Hasan Rasay, Mohammad Saber Fallahnezahd, Shakiba Bazeli,
Volume 33, Issue 4 (12-2022)
Abstract

Condition-based maintenance (CBM) is a well-known maintenance cost minimization strategy in which maintenance activities are performed based on the actual state of the system being maintained. The act of combining maintenance activities for different components is called opportunistic maintenance or maintenance clustering, which is known to be cost-effective, especially for multi-component systems with economic dependency. Every operating system is subject to gradual degradation which ultimately leads to system failure. Since each level of degradation can be represented by a state, every system can be modeled as a multi-state structure. The state of a system can be estimated through condition monitoring, albeit with uncertainty. The majority of studies in the field of maintenance planning are focused on preventive perfect maintenance operations such as replacement. But in practice, most of the maintenance operations are imperfect because of time, technology, and resource limitations. In this paper, we present a CBM clustering model that factors in uncertainty in alerting and lifetime distribution and considers the possibility of using the imperfect maintenance approach.
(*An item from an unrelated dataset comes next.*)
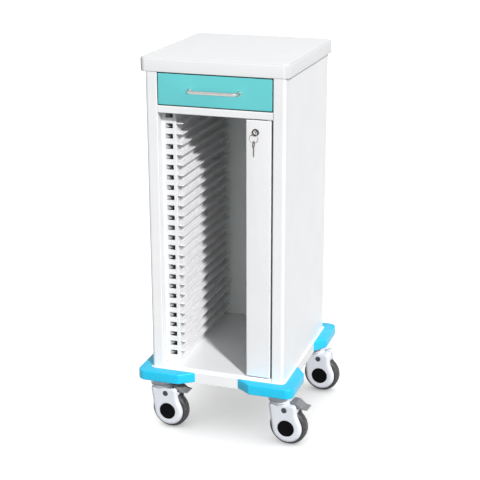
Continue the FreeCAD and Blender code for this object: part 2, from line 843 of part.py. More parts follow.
def lock_cam():
    """Flat bar on the plug's end; it points to the hinge side when unlocked."""
    y0 = cam_y
    radius = cam_width / 2
    bar = box(lock_x, lock_x + cam_length - radius, y0, y0 + cam_thickness,
              lock_z - radius, lock_z + radius)
    end = V(lock_x + cam_length - radius, y0, lock_z)
    bar = bar.fuse([rod(end, end + Y_AXIS * cam_thickness, radius),
                    rod(lock_point(y0), lock_point(y0 + cam_thickness), radius)])
    return bar.removeSplitter()


def flat_key(bow_centre, blade_length, neck):
    """Key in the YZ plane: round bow with a hole, and a blade towards +Y."""
    half = key_thickness / 2
    start = bow_centre - X_AXIS * half
    bow = rod(start, start + X_AXIS * key_thickness, key_bow_radius)
    y_end = bow_centre.y + key_bow_radius + neck + blade_length
    y_notch = y_end - blade_length / 4
    narrow = key_blade_width / 4
    wide = key_blade_width / 2
    z = bow_centre.z
    y_root = bow_centre.y + (key_hole_radius + key_bow_radius) / 2
    outline = [(y_root, z - wide), (y_notch, z - wide), (y_end, z - narrow),
               (y_end, z + narrow), (y_notch, z + wide), (y_root, z + wide)]
    points = [V(start.x, a, b) for a, b in outline]
    blade = prism(points, [0] * len(points), V(key_thickness, 0, 0))
    key = bow.fuse(blade)
    hole = rod(start - X_AXIS * over, start + X_AXIS * (key_thickness + over), key_hole_radius)
    return key.cut(hole).removeSplitter()


def key():
    return lean(flat_key(lock_point(bow_y), key_blade_length - keyway_gap, key_neck))


def key_ring():
    return Part.makeTorus(ring_radius, ring_wire / 2, V(lock_x, bow_y, ring_centre_z), Y_AXIS)


def spare_key():
    hole = V(lock_x, bow_y, spare_hole_z)
    drawn = flat_key(hole, spare_blade_length, 0)
    return drawn.rotate(hole, X_AXIS, -90)


# ---------------------------------------------------------------- casters
# A caster is drawn with its swivel axis on Z and its wheel trailing towards +X.
def place_caster(shape, corner):
    sx, sy = CORNERS[corner]
    turned = shape.rotated(V(0, 0, 0), Z_AXIS, caster_swing)
    return turned.translated(V(sx * caster_x, sy * caster_y, 0))


def from_axle(ahead, above, y=0.0):
    return V(caster_trail + ahead, y, wheel_radius + above)


def across(ahead, above, y0, y1, radius):
    return rod(from_axle(ahead, above, y0), from_axle(ahead, above, y1), radius)


def caster_stem():
    """Swivel head under the base, with the stem that passes through it."""
    collar_top = collar_bottom + collar_height
    collar = rod(V(0, 0, collar_bottom), V(0, 0, collar_top), collar_radius)
    collar = round_edges(collar, collar_edge_radius, at_height(collar_top))
    head = rod(V(0, 0, collar_top), V(0, 0, base_bottom), head_radius)
    stem = rod(V(0, 0, fork_top - stem_in_fork), V(0, 0, base_bottom + stem_in_base), stem_size / 2)
    return collar.fuse([head, stem])


def caster_stems():
    return Part.makeCompound([place_caster(caster_stem(), corner) for corner in CORNERS])


def on_tangent(angle, above):
    """How far ahead a tangent of the cover's disc is at a height above the axle."""
    slope = math.radians(angle)
    return (cover_radius - above * math.sin(slope)) / math.cos(slope)


def tangents_meet(angle_a, angle_b):
    """Where the tangents at two angles of the cover's disc cross."""
    middle = math.radians((angle_a + angle_b) / 2)
    reach = cover_radius / math.cos(math.radians(angle_b - angle_a) / 2)
    return reach * math.cos(middle), reach * math.sin(middle)


def fork_outline():
    """Side view from the axle: a disc over the wheel that runs up into the neck."""
    trailing = 180 + cover_lean
    outline = [(on_tangent(trailing, neck_above), neck_above),
               tangents_meet(trailing, 270), tangents_meet(270, 360),
               tangents_meet(0, cover_shoulder),
               (on_tangent(cover_shoulder, waist_above), waist_above),
               (neck_ahead, neck_above)]
    radii = [fork_corner_radius, cover_radius, cover_radius, cover_radius,
             waist_radius, fork_corner_radius]
    return outline, radii


def neck_ring():
    """Round rim under the collar, with the flare that leads up to it."""
    ring_bottom = fork_top - ring_height
    flare = Part.makeCone(flare_foot_radius, collar_radius, flare_height, V(0, 0, flare_bottom))
    return flare.fuse(rod(V(0, 0, ring_bottom), V(0, 0, fork_top), collar_radius))


def wheel_room():
    """The wheel's slot between the covers, with a hollow inside each cover."""
    room = across(0, 0, -cavity_half, cavity_half, wheel_radius + wheel_clearance)
    pocket_face = cavity_half + cover_pocket
    pockets = across(0, 0, -pocket_face, pocket_face, cover_pocket_radius)
    for sign in (-1, 1):
        boss = across(0, 0, sign * cavity_half, sign * (pocket_face + over), cover_boss_radius)
        pockets = pockets.cut(boss)
    return room.fuse(pockets)


def pedal_room():
    """The open place between the fork's cheeks where the pedal turns, and its bearings."""
    reach = pedal_hub_radius + turning_room
    room = box(caster_trail + pivot_ahead - reach, caster_trail + pedal_reach,
               -cheek_face, cheek_face, pivot_z - reach, fork_top + over)
    bearing = cheek_face + pivot_hold + pedal_gap
    return room.fuse(across(pivot_ahead, pivot_above, -bearing, bearing,
                            pivot_size / 2 + running_gap))


def lug_slot(sign):
    """Upright slot in one side face of the lug."""
    half = lug_slot_width / 2
    run = lug_slot_height / 2 - half
    floor_y = sign * (lug_width / 2 - lug_slot_depth)
    out_y = sign * (lug_width / 2 + over)
    ends = [across(lug_slot_ahead, lug_slot_above + shift, floor_y, out_y, half)
            for shift in (-run, run)]
    ahead = caster_trail + lug_slot_ahead
    above = wheel_radius + lug_slot_above
    middle = box(ahead - half, ahead + half, min(floor_y, out_y), max(floor_y, out_y),
                 above - run, above + run)
    return middle.fuse(ends)


def neck_lug():
    """Lug that stands where the braked forks carry their pedal."""
    left = caster_trail + lug_ahead - lug_radius
    right = caster_trail + lug_ahead + lug_radius
    centre_z = wheel_radius + lug_above
    top = centre_z + lug_radius
    outline = [(left, top), (left, centre_z - lug_foot), (right - lug_radius, centre_z - lug_foot),
               (right, centre_z - lug_radius / 2), (right, top)]
    radii = [lug_radius, lug_edge_radius + over, lug_edge_radius + over, lug_radius, lug_radius]
    lug = side_prism(outline, -lug_width / 2, lug_width / 2, radii)
    lug = round_edges(lug, lug_edge_radius, lambda edge: edge.BoundBox.YLength < 1e-4)
    return lug.cut(lug_slot(-1)).cut(lug_slot(1))


def caster_fork(braked):
    outline, radii = fork_outline()
    placed = [(caster_trail + ahead, wheel_radius + above) for ahead, above in outline]
    body = side_prism(placed, -cover_face, cover_face, radii)
    body = round_edges(body, fork_edge_radius, lambda edge: edge.BoundBox.YLength < 1e-4)
    if not braked:
        body = body.fuse(neck_lug())
    swivel_room = rod(V(0, 0, fork_top), V(0, 0, base_bottom), collar_radius + fork_seam)
    fork = body.cut(swivel_room).fuse(neck_ring()).cut(wheel_room())
    fork = fork.cut(rod(V(0, 0, fork_top - stem_in_fork - stem_end_gap), V(0, 0, fork_top + over),
                        stem_size / 2 + running_gap))
    fork = fork.cut(across(0, 0, -cover_face - over, cover_face + over,
                           axle_size / 2 + running_gap))
    for sign in (-1, 1):
        floor_y = sign * (cover_face - cap_recess)
        out_y = sign * (cover_face + over)
        fork = fork.cut(across(0, 0, floor_y, out_y, hub_cap_radius + cap_gap))
        fork = fork.cut(across(-screw_plug_back, screw_plug_above, floor_y, out_y,
                               screw_plug_radius + cap_gap))
    if braked:
        fork = fork.cut(pedal_room())
    return fork.removeSplitter()


def caster_trim():
    """Caps over the axle's ends, and plugs over the shell screws."""
    pieces = []
    for sign in (-1, 1):
        floor_y = sign * (cover_face - cap_recess)
        outer = sign * (cover_face + hub_cap_proud)
        cap = across(0, 0, floor_y, outer, hub_cap_radius)
        cap = round_edges(cap, hub_cap_edge_radius,
                          lambda edge: abs(edge.BoundBox.YMin - outer) < 1e-4
                          and abs(edge.BoundBox.YMax - outer) < 1e-4)
        pieces.append(cap)
        pieces.append(across(-screw_plug_back, screw_plug_above, floor_y,
                             sign * (cover_face + screw_plug_proud), screw_plug_radius))
    return Part.makeCompound(pieces)


def caster_axle():
    end = cover_face - cap_recess
    return across(0, 0, -end, end, axle_size / 2)


def revolve_about_axle(section):
    """Turn a closed list of (y, radius) points about the wheel's axle."""
    points = [from_axle(0, r, y) for y, r in section]
    face = Part.Face(Part.makePolygon(points + points[:1]))
    return face.revolve(from_axle(0, 0), Y_AXIS, 360)


def wheel_core():
    """Wheel centre: hub, web and rim, turning on the axle."""
    bore = axle_size / 2 + running_gap
    hub_half = cavity_half - core_side_gap
    web = core_web / 2
    rim_half = tyre_width / 2 - rim_lip
    rim = wheel_radius - tyre_depth
    inner_rim = rim - core_rim
    half_section = [(hub_half, bore), (hub_half, core_hub_radius), (web, core_hub_radius + core_draft),
                    (web, inner_rim - core_draft), (rim_half, inner_rim), (rim_half, rim)]
    other_half = [(-y, r) for y, r in reversed(half_section)]
    return revolve_about_axle(half_section + other_half)


def tyre():
    """Solid tyre with rounded shoulders, bonded to the core's rim."""
    half = tyre_width / 2
    foot_half = half - rim_lip
    rim = wheel_radius - tyre_depth
    shoulder = half - tyre_shoulder
    diagonal = tyre_shoulder * math.sqrt(0.5)
    right_mid = from_axle(0, wheel_radius - tyre_shoulder + diagonal, shoulder + diagonal)
    left_mid = from_axle(0, wheel_radius - tyre_shoulder + diagonal, -shoulder - diagonal)
    points = [from_axle(0, rim, -foot_half), from_axle(0, rim, foot_half),
              from_axle(0, wheel_radius - tyre_shoulder, half), from_axle(0, wheel_radius, shoulder),
              from_axle(0, wheel_radius, -shoulder), from_axle(0, wheel_radius - tyre_shoulder, -half)]
    section = Part.Wire([
        Part.makeLine(points[0], points[1]),
        Part.makeLine(points[1], points[2]),
        Part.Arc(points[2], right_mid, points[3]).toShape(),
        Part.makeLine(points[3], points[4]),
        Part.Arc(points[4], left_mid, points[5]).toShape(),
        Part.makeLine(points[5], points[0]),
    ])
    return Part.Face(section).revolve(from_axle(0, 0), Y_AXIS, 360)


def pedal_outline():
    """Side view from the axle, from the tail beside the collar round to the tip."""
    under = pedal_tip_above - pedal_thickness
    outline = [(pedal_tail_ahead, pedal_tail_above), (pivot_ahead, pedal_tail_above),
               (pedal_throat_ahead, pedal_throat_above), (pedal_under_ahead, under),
               (pedal_reach, under), (pedal_reach, pedal_tip_above),
               (pedal_dip_ahead, pedal_dip_above), (pedal_crest_ahead, pedal_crest_above),
               (pedal_tail_ahead, pedal_crest_above)]
    radii = [1, 1, 3, 8, 1, 1, pedal_scoop_radius, 4, 2]
    return outline, radii


def brake_pedal():
    """Foot pedal that turns on its trunnions between the fork's cheeks."""
    half = pedal_width / 2
    outline, radii = pedal_outline()
    placed = [(caster_trail + ahead, wheel_radius + above) for ahead, above in outline]
    pedal = side_prism(placed, -half, half, radii)
    bearing = cheek_face + pivot_hold
    pedal = pedal.fuse([across(pivot_ahead, pivot_above, -half, half, pedal_hub_radius),
                        across(pivot_ahead, pivot_above, -bearing, bearing, pivot_size / 2)])
    return pedal.removeSplitter()


# ---------------------------------------------------------------- all the pieces
def all_pieces():
    pieces = {
        "worktop": worktop(),
        "cabinet_top": cabinet_top(),
        "back_panel": back_panel(),
        "front_rail": front_rail(),
        "drawer_bay": drawer_bay(),
        "compartment_floor": compartment_floor(),
        "base_pan": base_pan(),
        "drawer_front": drawer_front(),
        "drawer_tray": drawer_tray(),
        "drawer_handle": drawer_handle(),
        "handle_screws": handle_screws(),
        "flap_panel": flap_panel(),
        "flap_hinge_pins": flap_hinge_pins(),
        "flap_hinge_bushes": flap_hinge_bushes(),
        "lock_housing": lock_housing(),
        "lock_nut": lock_nut(),
        "lock_plug": lock_plug(),
        "lock_cam": lock_cam(),
        "key": key(),
        "key_ring": key_ring(),
        "spare_key": spare_key(),
        "caster_stems": caster_stems(),
    }
    for name, side in SIDES.items():
        pieces["side_panel_" + name] = side_panel(side)
        pieces["rack_panel_" + name] = rack_panel(side)
        pieces["chart_ledges_" + name] = chart_ledges(side)
        pieces["slide_outer_" + name] = slide_outer(side)
        pieces["slide_middle_" + name] = slide_middle(side)
        pieces["slide_inner_" + name] = slide_inner(side)
    for corner, (sx, sy) in CORNERS.items():
        braked = corner in BRAKED
        pieces["bumper_" + corner] = bumper(sx, sy)
        pieces["caster_fork_" + corner] = place_caster(caster_fork(braked), corner)
        pieces["caster_trim_" + corner] = place_caster(caster_trim(), corner)
        pieces["caster_axle_" + corner] = place_caster(caster_axle(), corner)
        pieces["wheel_core_" + corner] = place_caster(wheel_core(), corner)
        pieces["tyre_" + corner] = place_caster(tyre(), corner)
        if braked:
            pieces["brake_pedal_" + corner] = place_caster(brake_pedal(), corner)
    return pieces


def main():
    os.makedirs("parts", exist_ok=True)
    for name, shape in all_pieces().items():
        shape.translated(plan_shift).exportStep("parts/" + name + ".step")


main()
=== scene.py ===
import json
import logging
import math
from collections.abc import Iterable, Sequence
from dataclasses import dataclass
from enum import Enum

import bmesh
import bpy
from mathutils import Matrix, Vector


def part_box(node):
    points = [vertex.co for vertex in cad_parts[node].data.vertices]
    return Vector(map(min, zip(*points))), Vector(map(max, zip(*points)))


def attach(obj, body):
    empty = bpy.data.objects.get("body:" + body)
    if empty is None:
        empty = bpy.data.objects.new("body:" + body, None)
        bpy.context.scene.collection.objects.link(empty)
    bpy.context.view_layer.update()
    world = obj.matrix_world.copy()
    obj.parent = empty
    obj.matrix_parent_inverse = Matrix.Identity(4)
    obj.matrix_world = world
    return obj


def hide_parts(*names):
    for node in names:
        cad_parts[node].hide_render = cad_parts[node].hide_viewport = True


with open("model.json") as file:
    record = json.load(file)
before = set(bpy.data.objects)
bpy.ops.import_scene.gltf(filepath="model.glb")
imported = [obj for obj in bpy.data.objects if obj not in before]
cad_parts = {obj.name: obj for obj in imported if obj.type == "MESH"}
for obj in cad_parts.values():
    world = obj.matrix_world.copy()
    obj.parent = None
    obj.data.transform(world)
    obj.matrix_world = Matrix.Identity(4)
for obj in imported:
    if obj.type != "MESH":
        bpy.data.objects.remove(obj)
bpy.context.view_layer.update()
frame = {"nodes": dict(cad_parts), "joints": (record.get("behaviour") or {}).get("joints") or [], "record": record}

# A rolling rack for patient charts: worktop, folded steel cabinet, chart rack,
# drawer, lockable flap, bumpers and casters. Lengths in this script are
# millimetres; each mesh becomes metres as it is finished.

log = logging.getLogger("chart_rack")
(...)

This model is developed for a system with three levels of warning (Signal, Alert, Alarm), which combines inspections and condition monitoring to avoid unnecessary inspections and thereby achieve better cost-efficiency. Our analysis and results provide a general view of when and how to cluster maintenance activities to minimize maintenance costs and maximize system availability. Numerical investigations performed with MATLAB show that clustering CBM activities can result in as much as 80% cost saving compared to No clustering.